До учительницы, видимо, что-то дошло, и она сказала: «Выплюнь эту гадость!» И Раиса плюнула изо всей силы вперед. Мокрый жом упал на голову сидящей впереди подлизы и отличницы, она заверещала, сняла плевок и бросила назад в Раису. Начался визг. Все считали себя оплеванными. Раиска стояла с нахальной мордой: я, мол, сделала, как велели. Я тогда сидела рядом с ней, и мне плевка досталось больше всего. Но я молчала, а вот визжала больше всех даже не та подлиза, а Сашка. Она кричала, что анекдот – это фольклор, а фольклор – творчество народа, и если народ помещает внутрь пересмешки Ленина, то это скорее честь ему, чем хула. А плохо – жевать бумагу и чернила. И если Раиса теперь умрет, то отвечать будет учительница, они все лапали эту бумажку, а мальчики сроду не моют руки после уборной. Мальчишки возмутились: откуда знаешь, ты там была, была? Я все про вас знаю, кричала Сашка, вы все говнюки… Такое началось! Потом историю замяли. Заминали Раискин плевок, про анекдот даже как бы забыли… Я вот даже не помню, про что он… Надо будет позвонить и спросить… Все-таки ничего себе был эпизодик… Но мы тогда были очень друг за друга, хотя каждый считал, что надо было все сделать иначе.
Я считала, что вообще не надо было жевать бумажку, что бы она сделала, учительница? Силой, что ли, в рот бы впихнула?

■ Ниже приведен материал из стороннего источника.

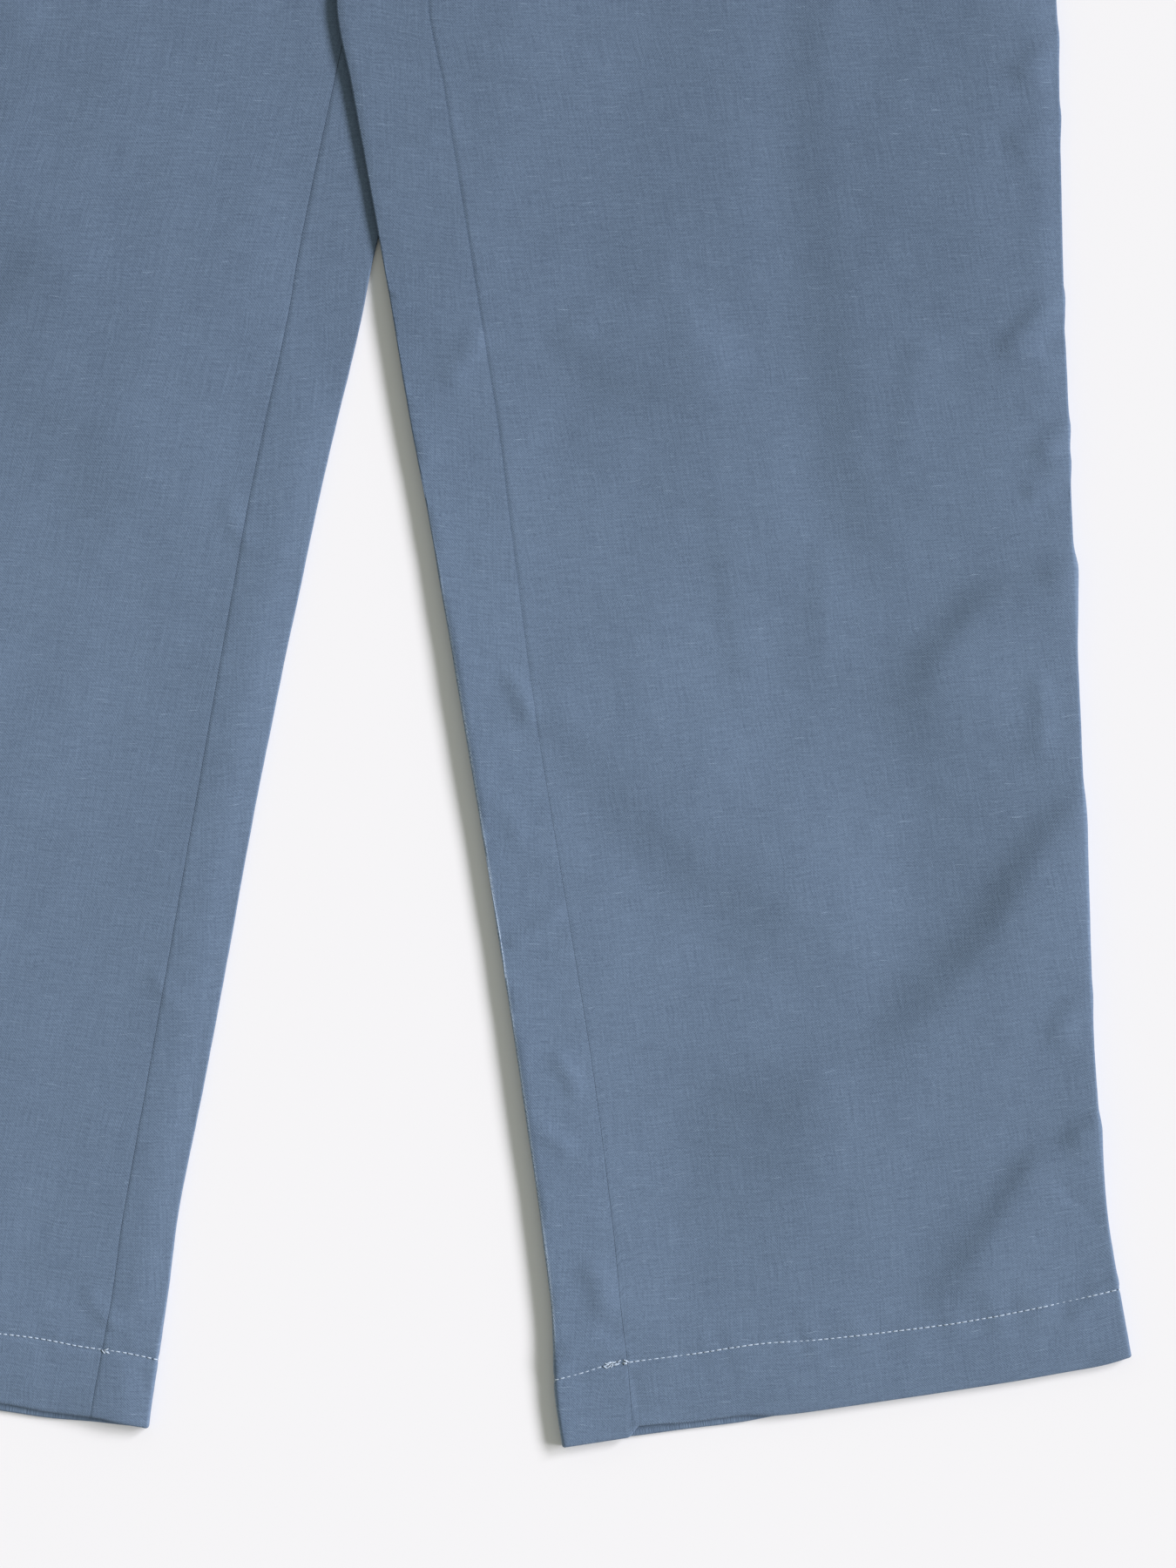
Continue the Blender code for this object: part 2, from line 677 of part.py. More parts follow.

Раиса считала, что надо было плюнуть дальше и попасть в учительницу, против чего выступала Саша. «Это уже хулиганство, – говорила она. – Загремела бы из школы. Надо было по-хитрому сглотнуть, а потом, выкакав, предъявить на анализ и уже анализом по учительнице – что, мол, скормила человеку? У тебя бы определенно было отравление… Могла бы и помереть». Видно было, что Сашке нравился именно такой – смертный – конец подруги, а через него и смертный конец учительницы. Та была больна и немощна, из детей-инвалидов, которых, кроме педагогического, впихнуть некуда. Это я теперь, уже имея взрослых детей, понимаю, какой это вред и какое зло – учить других из глубины собственной болезни. Я не верю в здоровый дух в вымученном инвалидном теле, равно как не верю и в здравость тела фашиста там или коммуниста. Так просто не бывает. Розовые щеки идеологического идиота и даже разворот плеч в несении древка еще ничего не означают. Их тоже снедает страшная хворь жлобства, и чем розовее щеки, тем чернее хворь. Но это мои сегодняшние заметы. Тогда мы были дети. Радостно-глупые дети. Но нас почему-то очень занимала смерть. Раиса была уверена, что если не хотеть смерти всеми без исключения клеточками, то и не умрешь. Умирает сдавшийся. Конечно, пуля в висок или сердце – это другой случай, это слом всей системы сразу. Но если нет такого рода порухи, то человек может победить смерть ползучую, смерть подкрадывающуюся. Сколько в человеке клеток, и если каждая скажет смерти «нет», ну какая смерть это выдержит? Отползет и сама сдохнет. Главное, не допустить слома системы. Саша – та фаталистка. Она считала, что смерть не есть абсолютное зло, что сплошь и рядом – это благо и даже счастье. Она всегда приводила в пример литературного мальчика, упавшего с мачты прямо к пасти подплывающей акулы. Тогда случился хороший убийца, который выстрелил в мальчика, избавляя его от более страшной смерти. Сила литературных примеров в их неумираемости. Еще через сто лет кто-нибудь вспомнит мальчика и акулу или еще кого по случаю и завершит чей-то мыслительный процесс в пользу пистолета. Надо сказать, что я в такого рода разговорах отставала. Я родилась практиком жизни, не знающим никаких предварительных теорий. Случится случай – я раскину мозгом. И раскладом этим будет руководить случай, он подберет себе теорию по вкусу. Уже долгая жизнь ни разу не была смущена неправильностью такого рода тактики. Тактики обстоятельств.
Я ненавижу тех, кто двуперстием и раскачиванием перед Богом хочет спастись от грозы, вместо того чтобы поставить громоотвод; я так же точно ненавижу других, которые ходят с обязательной соломкой для подстила при возможном падении. Я падаю по полной программе, но в одном месте только один раз. Дважды я не попадаюсь. Говорить об этом мне сложно – сказывается мое не аристократически шестидесятническое происхождение.